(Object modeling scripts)
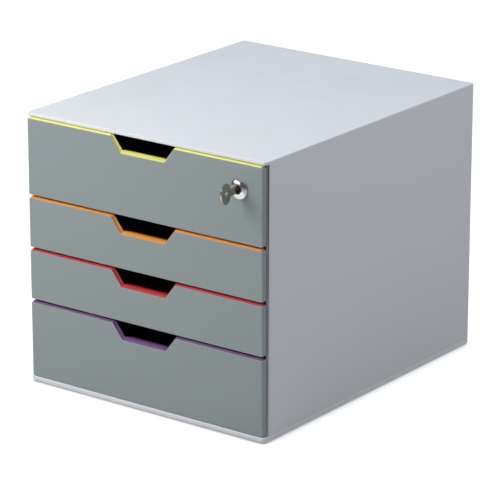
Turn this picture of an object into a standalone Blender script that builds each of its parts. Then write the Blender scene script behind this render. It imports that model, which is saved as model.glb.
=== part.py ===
"""Desktop file drawer unit: a light grey case with four drawers that have
coloured grip trims, and a cam lock with its key in the top drawer.

Metres, +X to the right, +Y from the drawer fronts to the back, +Z up. The
origin lies on the floor, under the middle of the whole unit and its key.
"""
import math

import bmesh
import bpy
from mathutils import Matrix

# Case
case_width = 0.292
case_depth = 0.356             # from the face of the drawer fronts to the back
top_thickness = 0.0033
top_web = 0.0024               # what is left over the hollow under the top
top_setback = 0.0022           # top's front edge behind the face
wall_thickness = 0.004
wall_setback = 0.0079          # side walls' front edges behind the face
base_thickness = 0.0049
base_web = 0.0025
rim_width = 0.012              # solid border around the hollows of top and base
corner_radius = 0.0044         # upright front corners of top and base
back_corner_radius = 0.003
wall_edge_radius = 0.0016
edge_radius = 0.0012           # long edges of the top
lip_edge_radius = 0.0006       # long edges of the base
back_thickness = 0.003
back_inset = 0.0008
seam = 0.0003                  # gap between pieces that touch
overrun = 0.005                # how far a cutter runs past what it cuts
weld = 0.00001

# Feet
foot_radius = 0.008
foot_drop = 0.0015
foot_socket = 0.001
foot_inset = 0.020
foot_edge = 0.0006

# Drawer fronts, in modules of height from the top drawer to the bottom one
module = 0.02715
drawer_modules = (3, 2, 2, 3)
front_gap = 0.0034
top_gap = 0.0016
base_gap = 0.0006
front_inset = 0.0024
front_depth = 0.0065
front_skin = 0.002
front_flange = 0.0012          # the skin's sides and bottom, wrapped around the trim
front_corner_radius = 0.0012

# Grip recess in the top edge of each front
grip_width = 0.078
grip_floor_width = 0.054
grip_depth = 0.0155
grip_floor_radius = 0.0028
grip_edge_radius = 0.0012
grip_ledge = 0.0069            # how far the floor of the grip runs on behind the trim
ledge_thickness = 0.0018

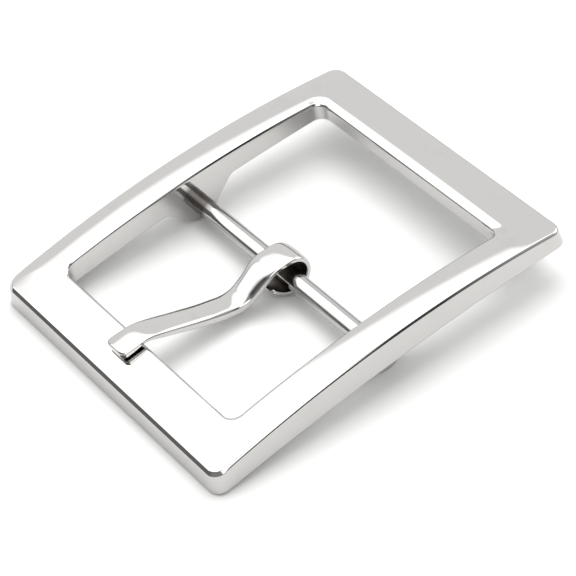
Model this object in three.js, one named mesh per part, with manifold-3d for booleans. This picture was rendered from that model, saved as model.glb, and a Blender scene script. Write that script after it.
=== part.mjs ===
// A centre-bar belt buckle with a swinging tongue, for a 40 mm strap. Millimetres, +Z up.
// The buckle lies as it rests on a table: on the lower edge of its front bar and on the two lobes
// that hold the centre bar, so its back bar is raised. The tongue points along -X, the bar along Y.
//
// There are three pieces: the die-cast frame, the steel centre bar, and the tongue hooked round it.
// All of them are worked out level, with the crown of the arch at the origin, and laid down last.

import * as THREE from 'three';
import { mergeVertices } from 'three/addons/utils/BufferGeometryUtils.js';
import Module from 'manifold-3d';

const wasm = await Module();
wasm.setup();

// ---------------------------------------------------------------- sizes, mm
const STRAP_WIDTH = 40;          // clear width between the side rails: the size the buckle is sold by
const WINDOW_LENGTH = 48.5;      // clear length between front and back bar
const SIDE_RAIL = 5.4;           // width of each side rail
const FRONT_BAR = 7.4;           // width of the bar under the tongue's tip
const BACK_BAR = 7.8;            // width of the bar beyond the folded end of the strap
const TOP_RADIUS = 175.6;        // arch of the upper face, about an axis along Y
const UNDER_RADIUS = 330;        // arch of the lower face, flatter than the upper one
const UNDER_CENTRE = 4.5;        // where along X the lower arch is highest: the front bar is the deeper one
const INNER_THICKNESS = 4.35;    // thickness at the window's wall, where the lower arch is highest
const OUTER_DROP = 0.25;         // the underside is this much lower at the outer walls than at the window
const DRAFT = 0.35;              // the outer walls lean out by this much from top to bottom
const OUTER_CORNER = 2.0;        // plan radius of the four outer corners
const INNER_CORNER = 1.8;        // plan radius of the four corners of the window
const EDGE_ROUND = 0.6;          // rounding of the upper edges of the frame
const FOOT_ROUND = 0.35;         // rounding of its lower edges
const CROWN = 0.12;              // rise of the upper face between its edges

const BAR_DIAMETER = 3.0;        // centre bar
const BAR_DROP = 6.09;           // its axis below the crown of the arch
const BAR_CHAMFER = 0.3;         // at both ends of the bar
const HOLE_CLEARANCE = 0.08;     // radial, bar in its blind holes
const END_CLEARANCE = 0.3;       // axial, bar in its blind holes
const BAR_BITE = 1.8;            // how far the bar reaches into each lobe

const LOBE_WALL = 1.65;          // metal round the bar in each lobe, outside the bar's own radius
const LOBE_FLOOR = 1.0;          // metal between a hole's end and the lobe's outer face
const LOBE_FLANK = 45;           // degrees, slope of the flanks that run up into the rail
const LOBE_EDGE = 0.35;          // rounding of the lobe's outer edge
const FILLET_DROP = 0.85;        // the hollow fillet at a flank's upper end starts this far below
const FILLET_RUN = 1.9;          // ... the rail's lower face, and runs out over this length
const LOBE_ROOT = 1.2;           // how far a lobe's plate reaches up inside the rail

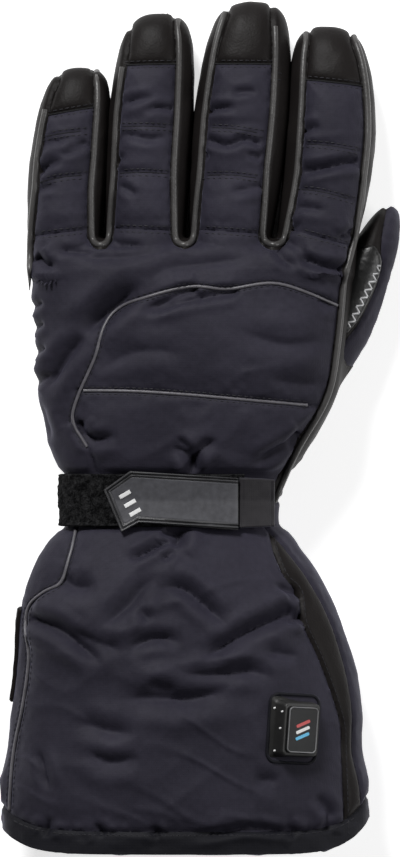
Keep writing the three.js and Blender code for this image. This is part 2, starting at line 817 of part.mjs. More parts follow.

- _Exercise_: Take the entries above and copy them exactly from the first line through the line with "from mathutils import Matrix"; leave out every line after it.

- _Answer_:
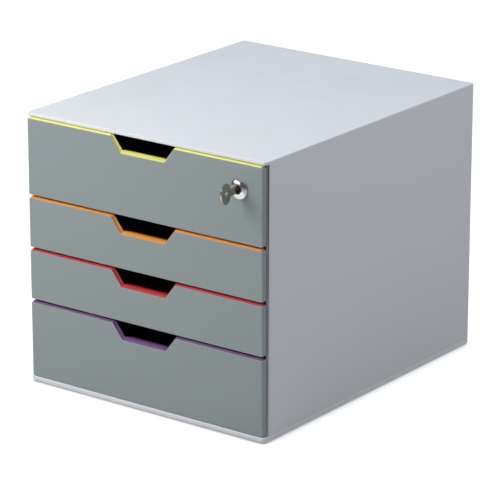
Turn this picture of an object into a standalone Blender script that builds each of its parts. Then write the Blender scene script behind this render. It imports that model, which is saved as model.glb.
=== part.py ===
"""Desktop file drawer unit: a light grey case with four drawers that have
coloured grip trims, and a cam lock with its key in the top drawer.

Metres, +X to the right, +Y from the drawer fronts to the back, +Z up. The
origin lies on the floor, under the middle of the whole unit and its key.
"""
import math

import bmesh
import bpy
from mathutils import Matrix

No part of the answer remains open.